The assessment also noted that Nasir had "threatened members of the JTF-GTMO guard force to the effect of referencing the 11 September 2001 attacks".

Nasir had gone to Afghanistan because he “wished to fight and die as a martyr.”

Like its predecessor Obama administration, the Biden administration is empowering terrorists and endangering lives around the world. The assessments and reports on Nasir suggest that it’s highly likely that he will return to the Jihad. He has already allegedly been involved or sought involvement in a variety of conflicts from Chechnya to Libya to Afghanistan. But the instability created in North Africa by Obama’s Arab Spring will leave him plenty of options back home.
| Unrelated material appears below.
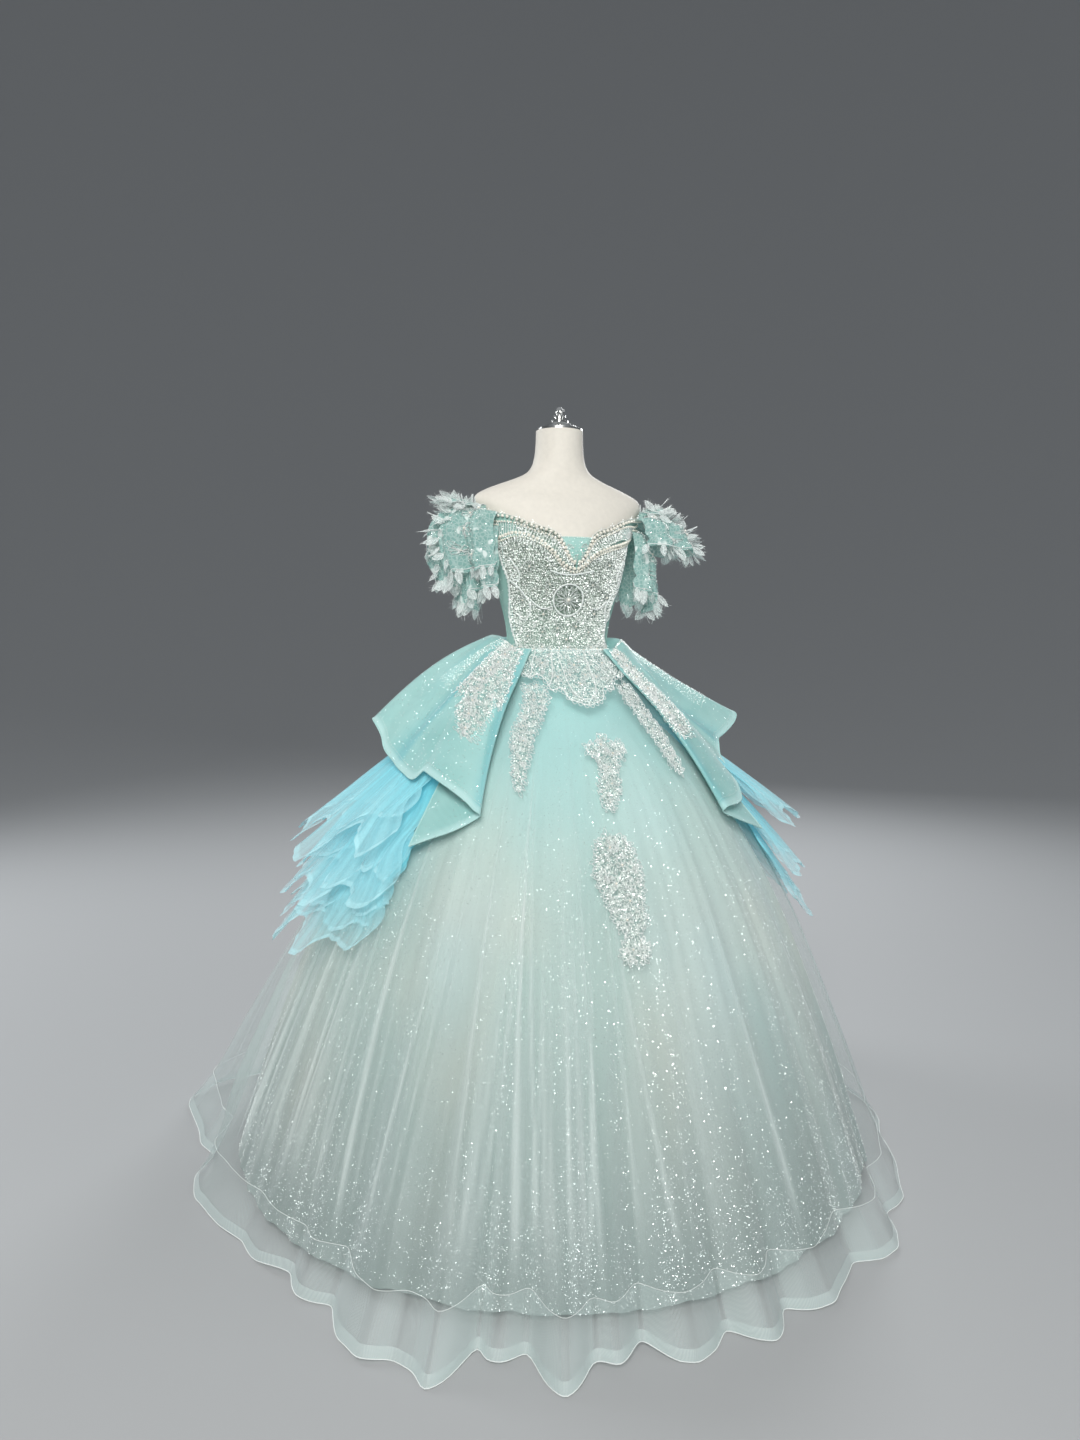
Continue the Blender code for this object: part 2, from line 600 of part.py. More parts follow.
def on_skirt(azimuth, height, offset):
    """A point on the overskirt's flat faces, moved out square to the slope."""
    columns = SKIRT_COLUMNS
    while azimuth < columns[0]:
        azimuth += 360.0
    while azimuth >= columns[0] + 360.0:
        azimuth -= 360.0
    after = bisect_right(columns, azimuth)
    near = after - 1
    far = after % len(columns)
    step = (columns[far] - columns[near]) % 360.0
    part = (azimuth - columns[near]) / step
    heights = [row[0].z for row in SKIRT_ROWS]
    level = 1
    while level < len(heights) - 1 and heights[level] > height:
        level += 1
    upper, lower = SKIRT_ROWS[level - 1], SKIRT_ROWS[level]
    down = (heights[level - 1] - height) / (heights[level - 1] - heights[level])
    top = upper[near].lerp(upper[far], part)
    low = lower[near].lerp(lower[far], part)
    point = top.lerp(low, down)
    along = upper[far] - upper[near]
    slope = low - top
    normal = slope.cross(along).normalized()
    return point + normal * offset


def make_skirts():
    add_sheet("skirt_lining", lining_rows(), "glitter_cloth", closed=True)
    split = len(SKIRT_ROWS) - 3
    add_sheet("skirt_overlay", SKIRT_ROWS[:split + 1], "tulle_pale", closed=True)
    upper, lower = SKIRT_ROWS[split], SKIRT_ROWS[split + 1]
    share = SEAM / (upper[0].z - lower[0].z)
    seam_row = [high.lerp(low, share) for high, low in zip(upper, lower)]
    add_sheet("hem_braid", [seam_row] + SKIRT_ROWS[split + 1:], "horsehair_braid", closed=True)


# ---- lace that lies on the skirt ----
def strip_rows(levels, offset, columns):
    """A strip down the skirt, wide as its table says, with a row wherever the skirt has one."""
    heights = {level.height for level in levels}
    inside = [row[0].z for row in SKIRT_ROWS if min(heights) < row[0].z < max(heights)]
    rows = []
    for height in sorted(heights.union(inside), reverse=True):
        azimuth = between(levels, "height", height, "azimuth")
        radius = hypot(*on_skirt(azimuth, height, 0.0).xy)
        half = degrees(between(levels, "height", height, "half_width") / radius)
        shares = [2.0 * column / (columns - 1) - 1.0 for column in range(columns)]
        rows.append([on_skirt(azimuth + share * half, height, offset) for share in shares])
    return rows


def make_skirt_lace():
    rows = []
    for share in BASQUE_SHARES:
        row = []
        for column in BASQUE:
            height = BASQUE_TOP + (column.bottom - BASQUE_TOP) * share
            row.append(on_skirt(column.azimuth, height, APPLIQUE_OFFSET))
        rows.append(row)
    add_sheet("basque", rows, "beaded_lace")
    for side in SIDES:
        rows = strip_rows(TAILS[side], TAIL_OFFSET, TAIL_COLUMNS)
        add_sheet("basque_tail_" + side, rows, "beaded_lace")
    for name, levels in APPLIQUES.items():
        rows = strip_rows(levels, APPLIQUE_OFFSET, APPLIQUE_COLUMNS)
        add_sheet(name, rows, "beaded_lace")


# ---- hip drapes ----
def peplum_rows(columns, hip_arch):
    """From the waist to the lower edge, but never inside the skirt's surface."""
    rows = []
    for share in PEPLUM_SHARES:
        row = []
        for column in columns:
            waist = on_skirt(column.waist, PEPLUM_WAIST_LEVEL, 0.0)
            waist_gap = min(column.clearance * PEPLUM_WAIST_SHARE, PEPLUM_WAIST_OFFSET)
            start = hypot(*waist.xy) + waist_gap
            if share == 0.0:
                folded = at_azimuth(column.waist, start, WAIST_HEIGHT)
                sewn = on_skirt(column.waist, PEPLUM_WAIST_LEVEL, PEPLUM_SEAT)
                row.append(folded.lerp(sewn, smooth(*SEWN_DOWN, abs(column.waist))))
                continue
            azimuth = column.waist + (column.azimuth - column.waist) * share
            height = WAIST_HEIGHT + (column.height - WAIST_HEIGHT) * share
            puff = smooth(*PUFF_START, abs(column.waist))
            front_arch = PEPLUM_ARCH * column.clearance / PEPLUM_CLEARANCE
            arch = front_arch + (hip_arch - front_arch) * puff
            height += arch * sin(pi * share)
            height += PEPLUM_PUFF * puff * (1.0 - share)
            radius = start + (column.radius - start) * share
            skirt = hypot(*on_skirt(azimuth, min(height, OVERLAY_WAIST), 0.0).xy)
            radius = max(radius, skirt + column.clearance * smooth(*CLEARANCE_START, share))
            row.append(at_azimuth(azimuth, radius, height))
        rows.append(row)
    return rows


def moved_out(rows, distance):
    """The rows of a sheet moved out along the sheet's own normals."""
    moved = []
    for level, row in enumerate(rows):
        above, below = rows[max(level - 1, 0)], rows[min(level + 1, len(rows) - 1)]
        new_row = []
        for place, point in enumerate(row):
            left, right = row[max(place - 1, 0)], row[min(place + 1, len(row) - 1)]
            normal = (below[place] - above[place]).cross(right - left).normalized()
            new_row.append(point + normal * distance)
        moved.append(new_row)
    return moved


def make_peplums():
    for side in SIDES:
        columns = PEPLUMS[side]
        rows = peplum_rows(columns, HIP_ARCH[side])
        first, last, top, bottom = PEPLUM_LACE[side]
        if side == "r":
            rows = [row[::-1] for row in rows]
            first, last = len(columns) - 1 - last, len(columns) - 1 - first
        add_sheet("peplum_" + side, rows, "aqua_organza")
        lace = [row[first:last + 1] for row in moved_out(rows, WALL + 2 * LAYER)]
        add_sheet("peplum_lace_" + side, lace[top:bottom + 1], "beaded_lace")


# ---- tulle ruffles ----
def ruffle_rows(ruffle, sign):
    """A tier of tulle that leaves the skirt at its top and flutes towards its hem."""
    outer = ruffle.right if sign > 0 else ruffle.left
    count = int(ruffle.waves * RUFFLE_COLUMNS_PER_WAVE) + 1
    rows = []
    for share in RUFFLE_SHARES:
        row = []
        for column in range(count):
            along = column / (count - 1)
            azimuth = ruffle.front + (ruffle.back - ruffle.front) * along
            opened = smooth(*RUFFLE_OPENING, azimuth)
            opened = RUFFLE_FRONT_REACH + (1.0 - RUFFLE_FRONT_REACH) * opened
            swing = sin(2 * pi * ruffle.waves * along)
            height = ruffle.top + (ruffle.hem - ruffle.top) * share
            height -= RUFFLE_SWING * share * swing
            if share == 0.0:
                row.append(on_skirt(sign * azimuth, ruffle.top, RUFFLE_SEAT))
                continue
            stand = RUFFLE_ROOT + (outer + ruffle.wave * swing) * opened * share
            skirt = on_skirt(sign * azimuth, height, 0.0)
            row.append(at_azimuth(sign * azimuth, hypot(*skirt.xy) + stand, height))
        rows.append(row if sign > 0 else row[::-1])
    return rows


def make_ruffles():
    for side, sign in SIDES.items():
        for ruffle in RUFFLES:
            add_sheet(f"{ruffle.name}_{side}", ruffle_rows(ruffle, sign), "blue_tulle")


clear_scene()
GOWN = make_collection("ball_gown")
MADE_MATERIALS = make_materials()
SKIRT_COLUMNS = skirt_columns()
SKIRT_ROWS = overlay_rows(SKIRT_COLUMNS)
make_form()
make_bodice()
make_neckbands()
make_sleeves()
make_skirts()
make_skirt_lace()
make_peplums()
make_ruffles()
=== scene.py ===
"""The looks of a ball gown on its dress form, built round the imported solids.

Lengths are metres. An azimuth runs round the form's pole in degrees, 0 at the front (-Y)
and growing towards +X. Cloth is a thin shell on its solid's form, with folds added here.
"""

import math

import bpy
import numpy as np
from mathutils import Matrix, Vector


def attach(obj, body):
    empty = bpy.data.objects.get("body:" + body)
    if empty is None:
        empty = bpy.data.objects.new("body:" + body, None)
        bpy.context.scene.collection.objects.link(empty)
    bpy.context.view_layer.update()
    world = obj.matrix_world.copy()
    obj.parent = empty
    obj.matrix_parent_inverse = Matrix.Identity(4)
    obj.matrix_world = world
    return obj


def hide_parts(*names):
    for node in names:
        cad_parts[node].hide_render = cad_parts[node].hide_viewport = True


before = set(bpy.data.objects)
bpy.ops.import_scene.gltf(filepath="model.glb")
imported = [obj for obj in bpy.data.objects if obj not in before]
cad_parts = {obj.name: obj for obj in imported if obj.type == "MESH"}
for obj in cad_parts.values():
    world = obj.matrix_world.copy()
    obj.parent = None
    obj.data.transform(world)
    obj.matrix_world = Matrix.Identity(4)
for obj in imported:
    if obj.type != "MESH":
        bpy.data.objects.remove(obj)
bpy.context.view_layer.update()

# ---- sizes ----
WALL = 0.0015
WAIST = 1.122
BODICE_OFFSET = 0.0035
BAND_OFFSET = 0.0064
SKIRT_STEP = 0.5
HEM_ZONE, HEM_ROW = 0.12, 0.006
RING_MATCH = 2e-4
# The fewest points that make a ring of each solid.
SECTION_POINTS, LINING_POINTS, OVERLAY_POINTS = 30, 250, 500
SKIRT_TOP = 1.1210
BRAID_TOP = 0.085
HEM_LOW = 0.0016
SIDES = {"l": -1.0, "r": 1.0}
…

Nasir has also expressed a preference for killing Jews. His release is another warning that the Biden administration, like its predecessor, has no regard for the threat Jihadists pose to Jews.
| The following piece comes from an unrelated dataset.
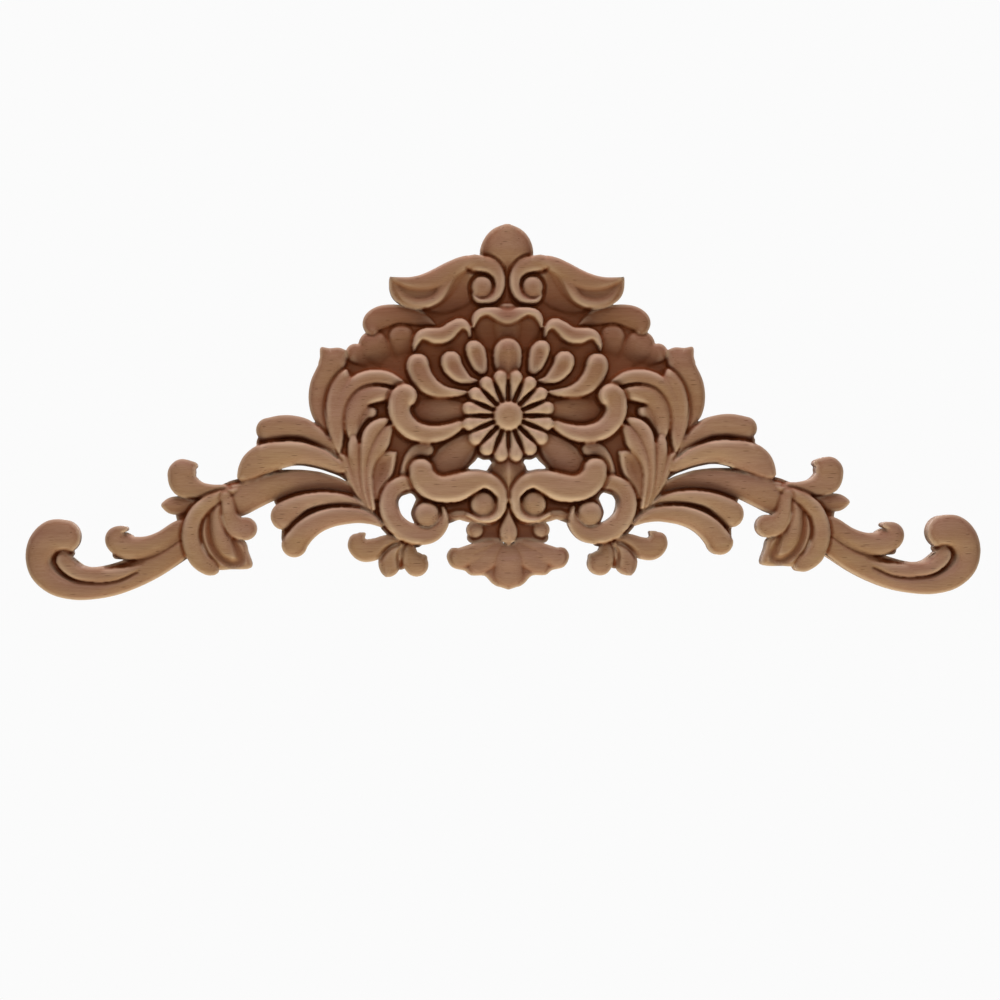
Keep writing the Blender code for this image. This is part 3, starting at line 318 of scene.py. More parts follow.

Finally, if Nasir returns to training Islamic terrorists, it’s likely that American soldiers will face his students in battle. Despite Biden’s false claim to have withdrawn from Afghanistan, 600 U.S. soldiers have been left behind. Not to mention diplomats, aid workers, and other Americans.

American forces also continue to maintain a presence in North Africa and the Middle East. Last month, the United States held African Lion, the annual military exercise in the region, in Morocco which involved, among others, personnel from the Georgia National Guard.

Releasing Nasir endangers the lives of American forces participating in future military exercises.

Among Abdul Latif Nasir's dark history, the assessment mentions that the Al Qaeda terrorist was "the explosives expert who assisted the Taliban in destroying the Bamyan Buddha figures".

As the Taliban retake Afghanistan, Biden’s decision to release the terrorist linked to an act that first brought the Taliban to the attention of the world sends a message of support for terrorism.

The Jihad could not have gotten a clearer thumbs up from the Biden administration.